25. We welcome Ofcom's intention to produce a second report on duct access. The report should shed further light on the feasibility of duct sharing as a lever for increasing competition and investment in the market. That said, any report should not concentrate solely on the BT network. Other infrastructures, including access to municipal ducting (for example CCTV ducting) and access to canal and railway networks should also be considered. We also welcome the announcement by BT that it is in favour of opening up its network to competitors. This is a positive development. The Government should make removing the barriers to duct access a high priority as it would do much to encourage investment in Next Generation Access.
26. We believe that local and regional networks have the potential to deliver NGA to areas which internet service providers have yet to consider economic. We welcome the work of the Commercial, Operations and Technical Standards Project to promote standardisation between large service providers and local networks. For that reason we recommend that any Government subsidy should be made conditional on meeting those technical standards.

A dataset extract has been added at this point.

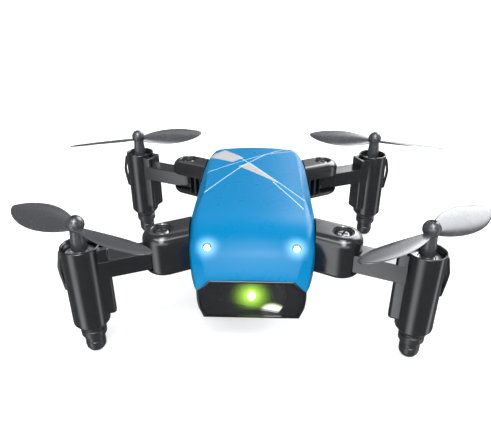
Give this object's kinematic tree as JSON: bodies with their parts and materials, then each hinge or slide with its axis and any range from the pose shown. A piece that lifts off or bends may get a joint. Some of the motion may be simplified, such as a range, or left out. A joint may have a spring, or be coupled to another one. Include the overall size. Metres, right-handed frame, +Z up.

27. We welcome Ofcom's Report on broadband speed. It provides an interesting insight into the market as a whole. We recommend that Ofcom repeat this study on an annual basis. We also welcome the increased level of information of broadband speeds provided by comparison websites. This has the potential to make a positive impact on the market in the same way price comparison websites have for fuel bills. We recommend the Government allow Ofcom the freedom to monitor the accuracy of these websites to ensure the customer is well informed; and for it to consider the value of a voluntary accreditation scheme.